Je ne reste plus silencieux sur la nécessité d’avoir le courage de la critique et de l’autocritique. Dans notre Eglise, la critique n’est pas bien vue. Il faut souvent adopter le langage « correct » même si nous n’y croyons pas, ou plus. Le temps est venu d’abandonner cette habitude néfaste qui consiste à protéger toujours l’Eglise, même au prix de la vérité ou de la morale. Ce fut trop longtemps le cas dans le drame de la pédophilie, ou des dérives financières. Jésus, dans toute sa miséricorde, était extrêmement critique avec ce qu’il appelait l’hypocrisie.
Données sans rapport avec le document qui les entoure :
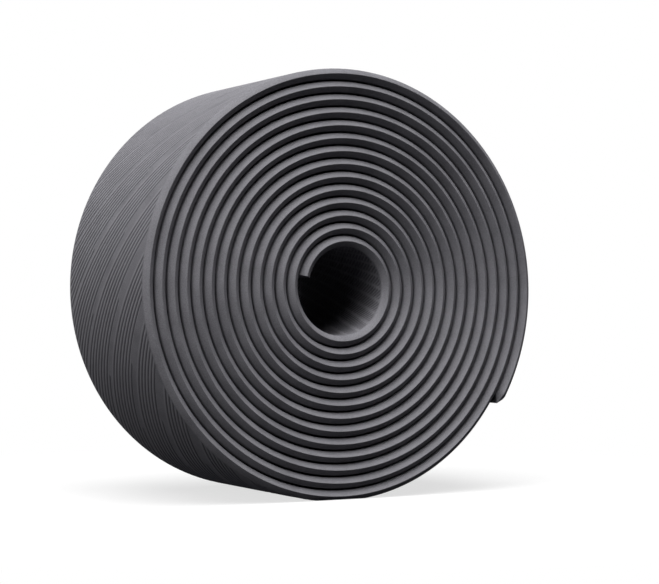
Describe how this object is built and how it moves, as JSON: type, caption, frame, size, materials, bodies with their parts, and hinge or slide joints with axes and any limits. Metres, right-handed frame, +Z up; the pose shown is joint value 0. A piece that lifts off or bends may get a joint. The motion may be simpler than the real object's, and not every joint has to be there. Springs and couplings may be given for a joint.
{
  "type": "handlebar tape roll",
  "caption": "Soft grooved handlebar tape with bevelled edges, wound on itself into an open spiral roll with a clear bore, standing on its rim.",
  "frame": {"origin": "middle of the roll's foot: the centre of its bounding box at floor height, on the plane of the flat spot it stands on", "axes": "+Y along the roll's axis from the front face to the back face, +Z up from the flat spot, +X to the right seen from the front"},
  "size_m": [0.0686, 0.032, 0.0673],
  "materials": {
    "tape_foam": "satin charcoal grey polyurethane foam tape with fine moulded diagonal grooves"
  },
  "bodies": {
    "root": {"tape_roll": "tape_foam"}
  },
  "joints": []
}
Je ne reste plus silencieux sur la nécessité pour nous religieuses de donner priorité à la formation qui va au-delà du spécifiquement religieux. Les questions socio-politiques doivent être repensées également par nous : droits de la personne, démocratie, justice, respect des différences. Le temps est venu d’une vraie prise de parole polyvalente des femmes consacrées dans l’espace public au sens large et noble de cette expression !
Je ne reste plus silencieux sur les questions environnementales car, les intuitions de l’éco-féminisme, qui relie le féminin au Cosmos, incombent aux femmes aujourd’hui. Ensemble, sous l’inspiration féminine, elles peuvent sauver la Création.
Je partage ça parce qu’on ne peut plus continuer à justifier la marginalisation et l’invisibilité des femmes dans l’Eglise par la tradition, lorsqu’on sait que le mouvement de haut en bas est toujours très puissant dans cette Institution. L’Église respirerait mieux avec ses deux « poumons », le masculin et le féminin. De plus, je pense qu’elle serait mieux gouvernée si la dimension féminine partagée tant par l’homme que la femme y était davantage écoutée, si les femmes y avaient davantage la parole, si elles prenaient davantage part aux décisions, quitte à se tromper parfois, elles aussi. D’ailleurs, le pape François insiste sur la « nécessité d’écouter », y compris les points de vue minoritaires lors des assemblées synodales où se jouent les grands débats de l’Église aujourd’hui.”